What they weren’t, however, was wilfully obscure: the mis-labelling of their sound seems particularly frustrating given that, actually, it was remarkably easy to grasp if you bothered to try. Repetitive to the point of making the Fall sound like a free-jazz experiment, the beauty of the perfect Bogshed song is in establishing a simple and entirely logical riff, often led by Mike Bryson’s chunky bass and then filled in with Mark McQuaid’s spindly guitar before Tris King’s drums pin it all to the floor, and then not changing it very much at all for three minutes. If you don’t like the first ten seconds, there’s nothing for you here. If, on the other hand, those seconds get your foot a-tapping, you’re in for a right old treat, my friend.
Pretty much every Bogshed song is a joyous interlocking of those functional drum-bass-guitar parts, a firm-but-fun rhythm section which merrily barrels along underneath Phil Hartley’s vocals. Those vocals are bold, sometimes squawky; they’re distinguished from the post-punk crowd by a vague air of vaudeville, a whiff of end-of-the-pier entertainment.
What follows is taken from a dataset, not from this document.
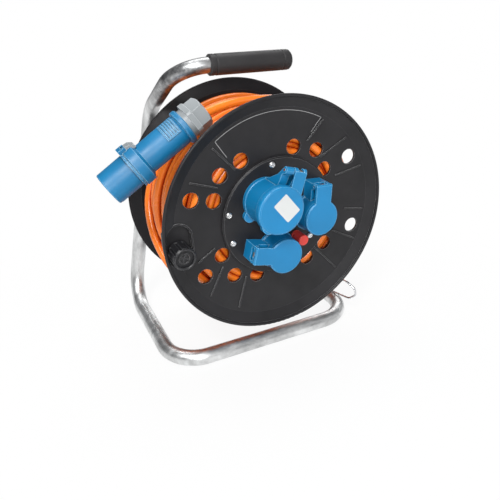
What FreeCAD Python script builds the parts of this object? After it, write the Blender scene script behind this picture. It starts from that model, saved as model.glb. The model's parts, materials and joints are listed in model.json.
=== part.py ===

Even at his shoutiest, you knew that Hartley could be a crooner if he felt so inclined. The lyrics were odd, full of curious characters and surreal references, nostalgic and a bit parochial and occasionally somewhat bawdy, always loaded with Hartley’s personality. Even when you didn’t know what on earth he was banging on about, there was much to enjoy.
Viewed from the right angle, ignoring the warts and the boils, their essential jauntiness, their geniality, was inescapable. There are very few songs in their catalogue which won’t leave you feeling just a little merrier than when they began. Bogshed wrote pop songs for singing in the shower, played them as if people would shake a leg on the dancefloor. Not their fault – name aside – if nobody did either.
Of the box set contents, the disk of Peel sessions is of particular academic interest. As so often, the Maida Vale recordings appear to capture the band as they actually wanted to sound; the rest of their output captures how they could afford to sound. There must be hundreds of bands of whom that’s true. The first session, from 1985, finds a band clearly indebted to the muscular sound of the Membranes, on whose label they released a clattering first EP, also included; each subsequent session refines it just a little, fencing off their own patch amid a scene crowded with potential rivals. The different elements become clearer, the intentions less febrile.
Elsewhere, the first album, “Step On It”, continues to be a personal favourite, even if its production only seems to have got thinner over the years. Even the cheapest studio can’t suck the life out of these wonderful songs entirely, though: the scurrying absurdity of “Fastest Legs”, the preposterous glam strut of “Mechanical Nun”, the seesaw saaandwiiich-baar lurch of “Adventure Of Dog”. A particular soft spot has always been occupied by “Tommy Steele Record”, with its gentle trundling bassline and nostalgic tales of chip papers and childhood bed times; no other band of that era would’ve come up with something so unapologetically warm, so lacking in devilment. It’s just a charming song, and it appears to aspire no higher (or lower).
“Brutal”, its 1987 follow-up, broadens the palette considerably, but too late to win the wider attention it deserved. There are moments of genuine darkness; there’s a punkish anger at play too; Hartley has diversified his range of accents; the differences of opinion that’d make it their last record are pretty easy to spot. And yet there’s still a lightness too: “Loaf” releases Hartley’s inner crooner to curiously touching effect, “No To Lemon Mash” is knowingly and gleefully ridiculous even by their standards. When they stick with the tried and tested formula, they’ve rarely been better: “Excellent Girl” is a riotous hoedown of a song, while album opener “Raise The Girl”, thrust forward by a relentless chin-jutting riff which just gets more and more insistent for four minutes, would surely have been an indie disco staple if it’d belonged to a cooler band.
They never were that band, though. When push came to shove, I’m not sure that they really wanted to be. Not enough, anyway. All four of them came up with that name, none of the four came up with something more sensible to replace it. They were Bogshed, they lived in a cottage on a hillside, they made a jovial racket that you’d never mistake for anyone else. If you succumbed to their charms, you took them warts and boils and all.